The one-system background is excellent if the GM and players prefer a
``hard science'' story. FTL travel is not needed; if the system is not
Earth's, it was reached the hard way, by a generation ship, or perhaps by a
ship traveling so close to light speed that only a short time passed aboard.
Or perhaps FTL exists, but is so expensive that it can only be used to send
colonists on one-way trips. Or stargates go only one way. Or the colonists are
exiles and can't go home.
The whole campaign can be set at the top end of Tech Level 7. Still, with
developments of present-day science technolgy, this could include better hand
weapons, clean fusion plants, a ``beanstalk'' space elevator from planetary
surface to orbit. In particular, this campaign needs breakthroughs in space
propulsion. To go somewhere, you must still accelerate a reaction mass and
throw out the back of the ship. The mass may be bulky and cheap - water
flashed to steam by a nuclear reactor - or dense and expensive - heavy metals.
The result is the same: the faster you want to get where you're going, the
more of the ship's mass is taken up with fuel.
The cheapest, slowest way to get around in-system is along a Hohmann
transfer orbit, an ellipse with foci at the origin and destination worlds.
Hohmann data for the Solar System is available in reference books, including
the CRC Handbook of Chemistry and Physics, or ``Rubber Bible.''
Notice we said ``slow.'' A one-way Hohmann trip from Earth orbit to Mars
orbit takes about 260 days - and the launch window for a trip this short
occurs only once every two years. To travel any faster, or at another time,
requires a lot more energy. If the characters aren't to spend most of their
lives either on one world or in transit (not that that would be a bad idea),
you may want to allow the ``torchship,'' with a highly efficient system that
produces 1-G thrust for as long as necessary. 1-G thrust is wonderfully fast;
with a mid-course turnover (accelerating halfway, decelerating halfway; it
feels just the same aboard ship) you can get from Earth to Mars in less than
four days. But this requires power and materials we don't (yet) have, or any
useful idea how to make, so it's TL8 at a minimum.

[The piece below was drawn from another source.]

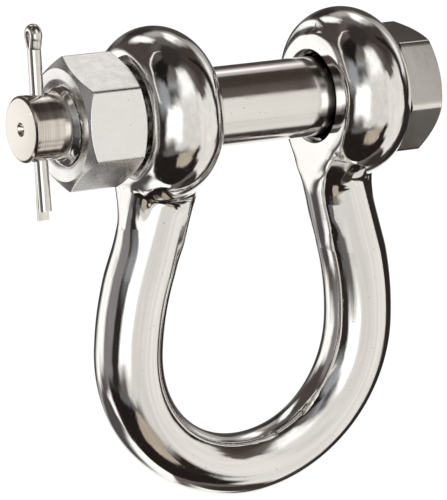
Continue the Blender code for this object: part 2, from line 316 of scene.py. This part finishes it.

Instead of a star map, the one-system campaign uses an orrery - a set of
orbital tracks with markers to show the planet's locations. Move the planets
at intervals appropriate to their year; Earth might move every 10 days,
Jupiter every year or so. Planetary motions can also be programmed on a home
computer, with any level of precision you choose. (One advantage to using the
real Solar System is the huge amount of very precise data available,
especially for the inner planets.)
One common SF theme is ``mining the asteroid belt.'' This is usually
compared to the California gold rush, with lots of lone-wolf miners in their
one- or two-person ships, wandering through a cloud of space rocks, staking,
digging and jumping claims. Unfortunately, the reality is very different. The
asteroids are at least half a million miles apart, invisible from one another.
And once you get there, most of them are just rock, and most of the rest are
just iron. If civilization needs a lot of asteroidal iron, the cheap way to
get it will be to send one mission to find a big lump, and set up a mass
driver to bring it slowly home.
If you still want a Belt civilization, you could set up a system with a
much denser asteroid belt, or just ``salt the mine'' with something widely
scattered (justifying all those little missions) but very valuable. Metals
like iridium, for instance, are much more common in space material than in
Earth's crust. Larry Niven posited that ``magnetic monopoles'' might be the
remnants of an inhabited planet, with alien artifacts scattered through it.
(Incidentally, our own Belt is almost certainly not a shattered world; there's
not enough matter there. Sometimes science is a real spoilsport.)
Given all these restrictions, what sort of adventures can you have in one
system? The same sort that real explorers and settlers have always had: The
excitement of trying to survive in a strange new environment, making society
and government work under new circumstances, and every now and then finding
something that no one ever saw before. That's at least as exciting as
slaughtering aliens with particle beams.